En rendant public mardi son rapport de 170 pages sur « les politiques en faveur du marché du travail », la Cour des comptes a tout simplement mis les deux pieds dans le plat. Chaque année, ce sont 50 milliards d’euros qui sont dépensés pour l’indemnisation du chômage, les aides à l’insertion ou à la réinsertion et la formation professionnelle des chômeurs. Une somme importante pour des résultats au final « décevants », jugent les Sages de la rue Cambon. Qui ne manquent pas non plus de s’inquiéter sur le futur, de plus en plus incertain, de l’assurance chômage. Car d’un endettement de 9 milliards d’euros en 2010, il est passé à 13,7 milliards d’euros fin 2012 et pourrait s’élever à 18,5 milliards d’euros cette année, estime la Cour des Comptes.

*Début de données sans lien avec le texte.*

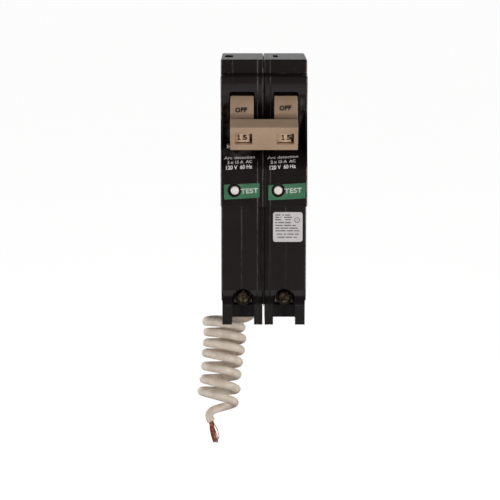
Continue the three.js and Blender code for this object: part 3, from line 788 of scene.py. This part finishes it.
def openings(side):
    s = side
    out = bay(s)
    out.append(bx(s, -14.2, -4.3, -40, -13, -62, -57.7))          # between the legs
    out.append(bx(s, -13.6, -5.0, -33, -29, -52, -43))            # window to the clamp
    out.append(bx(s, -14.6, -3.9, -30.2, -14.6, -55.9, -40.5))    # clamp chamber
    out.append(sweep(fillet(flipped(s, [(-12.4, -25), (-6.3, -25), (-6.3, -18.8), (-12.4, -18.8)]), 0.8, 4), -58, -55, axis="z"))
    out.append(bx(s, -13.9, -5.1, -3, 1, 42.6, 52.6))             # jaw port in the back
    out.append(sweep([(1, -44.5), (-5.8, -44.5), (-5.8, -50.2), (-2.2, -50.2), (-2.2, -49.0), (1, -49.0)], -20, 20))
    x0, x1 = span(s, -14.95, -4.15)
    out.append(sweep(fillet(rect(x0, x1, 25.8, 46.4), 0.8, 4), -62, -40, axis="y"))
    return out


def sinks(side):
    out = []
    for y, z in RIVETS:
        x0, x1 = span(side, -20, -17.85)
        out.append(bar("x", x0, x1, y, z, 2.7, 32))
        x0, x1 = span(side, -19.5, -18.55)
        n = 32
        bmc = bmesh.new()
        # countersink of the head recess
        ra, rb = (2.95, 2.6)
        xa, xb = (-18.97, -18.5) if side < 0 else (18.97, 18.5)
        A = [bmc.verts.new((xa, y + ra * math.cos(2 * math.pi * k / n), z + ra * math.sin(2 * math.pi * k / n))) for k in range(n)]
        B = [bmc.verts.new((xb, y + rb * math.cos(2 * math.pi * k / n), z + rb * math.sin(2 * math.pi * k / n))) for k in range(n)]
        for k in range(n):
            bmc.faces.new((A[k - 1], A[k], B[k], B[k - 1]))
        bmc.faces.new(A)
        bmc.faces.new(list(reversed(B)))
        bmesh.ops.recalc_face_normals(bmc, faces=bmc.faces)
        out.append(bmc)
    return out


def groove(side, x, y, z0, z1, w=0.34):
    """Shallow V along a straight vertical seam on a flat front."""
    x = x if side < 0 else -x
    return sweep([(x - w, y), (x, y - w), (x + w, y), (x, y + w)], z0, z1, axis="z")


def well(side):
    x = BX[side]
    # round recess with a rounded rim
    prof = [(0, 60.5), (3.05, 60.5), (3.05, 59.2), (2.86, 59.15), (2.74, 59.0), (2.7, 58.75), (2.7, 58.3), (2.15, 58.3), (2.15, 50), (0, 50)]
    b = bmesh.new()
    n = 40
    rows = []
    for r, d in prof[1:-1]:
        rows.append([b.verts.new((x + r * math.cos(2 * math.pi * k / n), -d, BZ + r * math.sin(2 * math.pi * k / n))) for k in range(n)])
    for u, v in zip(rows, rows[1:]):
        for k in range(n):
            b.faces.new((u[k - 1], u[k], v[k], v[k - 1]))
    b.faces.new(rows[0])
    b.faces.new(list(reversed(rows[-1])))
    bmesh.ops.recalc_face_normals(b, faces=b.faces)
    return b


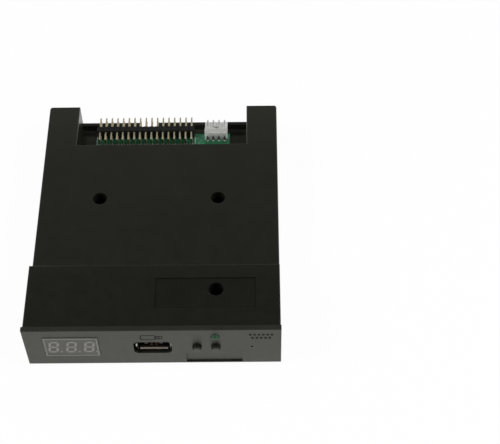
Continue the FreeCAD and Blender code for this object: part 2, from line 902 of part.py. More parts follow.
def floppy_header_block():
    """The moulded block of the 34-pin header, with a notch between each two columns."""
    half = header_columns * pin_pitch / 2
    body = block(header_x - half, header_x + half, header_front_y, header_rear_y,
                 board_top, board_top + 2 * pin_pitch)
    notches = [header_notch(x + pin_pitch / 2) for x in header_xs()[:-1]]
    bores = [bar(x, z, pin_width, pin_width, header_front_y - over, header_rear_y + over)
             for z, drop_y in header_rows() for x in header_xs()]
    return cut(body, notches, bores)


# Power header

def power_xs():
    """X of each pin of the power header."""
    return [power_x + (i - (power_pin_count - 1) / 2) * power_pitch for i in range(power_pin_count)]


def power_header_pins():
    """The four right-angle power pins."""
    return Part.makeCompound([bent_pin(x, power_pin_z, power_drop_y - pin_width / 2,
                                       power_wall_back_y + power_pin_reach, tail_z) for x in power_xs()])


def power_recess(x):
    """The recess in the front of the power header that one pin comes down in, with cut top corners."""
    half = power_recess_width / 2
    low = board_top - over
    top = board_top + power_recess_height
    outline = [(x - half, low), (x + half, low), (x + half, top - half / 2), (x + half / 2, top),
               (x - half / 2, top), (x - half, top - half / 2)]
    return profile_y(outline, power_wall_y - over, power_recess_y)


def power_header():
    """The white housing: an upright wall, side ribs, and a shelf with a window for the plug's catch."""
    x0 = power_x - power_width / 2
    x1 = power_x + power_width / 2
    shelf_y = power_wall_back_y + power_shelf_length
    root_y = power_wall_back_y - power_wall_thickness / 2
    shelf_top = board_top + power_shelf_height
    rib_top = board_top + power_rib_height
    upright = block(x0, x1, power_wall_y, power_wall_back_y, board_top, board_top + power_wall_height)
    shelf = block(x0, x1, root_y, shelf_y, board_top, shelf_top)
    ribs = [block(x, x + power_rib, root_y, shelf_y - power_rib_setback, board_top, rib_top)
            for x in (x0, x1 - power_rib)]
    window_y = power_wall_back_y + power_window_start
    window = block(power_x - power_window_width / 2, power_x + power_window_width / 2,
                   window_y, window_y + power_window_length, board_top - over, shelf_top + over)
    recesses = [power_recess(x) for x in power_xs()]
    bores = [bar(x, power_pin_z, pin_width, pin_width, power_wall_y - over, power_wall_back_y + over)
             for x in power_xs()]
    return cut(fuse([upright, shelf] + ribs), window, recesses, bores)


# Option jumpers

def option_xs():
    """X of each column of option pins."""
    return [option_x + (i - (option_columns - 1) / 2) * pin_pitch for i in range(option_columns)]


def option_pins():
    """The straight option pins."""
    return Part.makeCompound([centred(x, option_y + side * pin_pitch / 2, pin_width, pin_width,
                                      board_bottom - leg_depth, board_top + option_pin_rise)
                              for x in option_xs() for side in (-1, 1)])


def option_block():
    """The moulded block at the foot of the option pins."""
    body = centred(option_x, option_y, option_columns * pin_pitch, 2 * pin_pitch,
                   board_top, board_top + pin_pitch)
    return cut(body, option_pins().Solids)


def jumper():
    """The shunt on one pair of option pins."""
    x = option_xs()[jumper_column - 1]
    low = board_top + pin_pitch
    size = pin_pitch - 2 * jumper_gap
    high = min(low + jumper_height, rear_height - roof - fit_gap)
    body = centred(x, option_y, size, size + pin_pitch, low, high)
    bores = [centred(x, option_y + side * pin_pitch / 2, pin_width + jumper_gap, pin_width + jumper_gap,
                     low - over, board_top + option_pin_rise + jumper_gap) for side in (-1, 1)]
    return cut(body, bores)


# Main board and the parts on it

def board_slots():
    """Slots in the board for the legs of the socket and the switches."""
    z0 = board_bottom - over
    z1 = board_top + over
    slots = []
    for side in (-1, 1):
        slots.append(centred(usb_x + side * (usb_width - usb_sheet) / 2, usb_leg_y, usb_sheet + 2 * leg_gap,
                             usb_leg_length + 2 * leg_gap, z0, z1))
        for x in switch_places:
            slots.append(centred(x + side * (switch_size + switch_plate) / 2,
                                 switch_front_y + switch_leg_length / 2,
                                 switch_plate + 2 * leg_gap, switch_leg_length + 2 * leg_gap, z0, z1))
    return slots


def pin_holes():
    """Square holes in the board for every soldered pin."""
    places = [(x, drop_y, pin_width) for z, drop_y in header_rows() for x in header_xs()]
    places += [(x, power_drop_y, pin_width) for x in power_xs()]
    places += [(x, option_y + side * pin_pitch / 2, pin_width) for x in option_xs() for side in (-1, 1)]
    places += [(x, link_drop_y, pin_width) for x in link_xs()]
    places += [(x, led_drop_y, led_lead) for x in led_xs()]
    return [centred(x, y, size, size, board_bottom - over, board_top + over) for x, y, size in places]


def main_board():
    """The main circuit board, with an ear at the front left for the display."""
    body = block(board_left, board_right, board_front_y, board_rear_y, board_bottom, board_top)
    ear = block(board_left - board_ear_width, board_left + over, ear_front_y, ear_front_y + board_ear_length,
                board_bottom, board_top)
    notch_right = display_x + display_width / 2 + 2 * display_board_margin
    notch = block(board_left - over, notch_right, board_front_y - over, ear_front_y,
                  board_bottom - over, board_top + over)
    screw_holes = [post(board_hole_radius, x, y, board_bottom - over, board_top + over)
                   for x, y in screw_places]
    return cut(fuse([body, ear]), notch, screw_holes, pin_holes(), board_slots())


def processor():
    """The square processor."""
    z0 = board_top + processor_lift
    return centred(processor_x, processor_y, processor_size, processor_size, z0, z0 + processor_height)


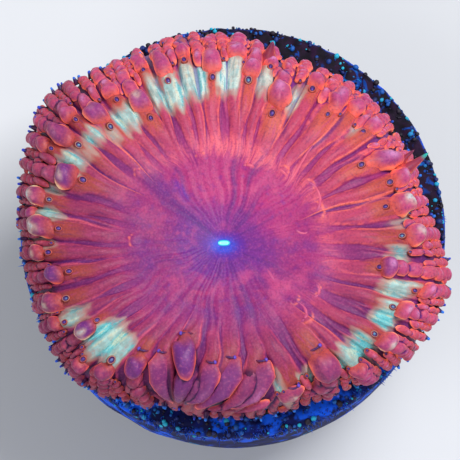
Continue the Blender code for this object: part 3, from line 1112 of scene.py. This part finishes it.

Et les magistrats financiers n’y vont pas par quatre chemins pour dénoncer des politiques de l’emploi qui s’essoufflent. Face à la montée continue du chômage depuis 18 mois. « Inadaptées », « obsolètes »… En clair, pour les magistrats financiers, le marché du travail a évolué. Mais pas les politiques de l’emploi, qui sont restées sur leurs acquis, ou plutôt sur leurs faiblesses pourtant loin d’être méconnues. Comme les contrats aidés et leurs « résultats médiocres », l’effort de formation des chômeurs « particulièrement insuffisant », la « faible mobilisation du chômage partiel », pas de « véritable coordination » entre les différents acteurs des politiques de l’emploi… Et quid du régime d’indemnisation du chômage ? Qui s’il est « plus protecteur que dans beaucoup d’autres pays », il est aussi plus généreux.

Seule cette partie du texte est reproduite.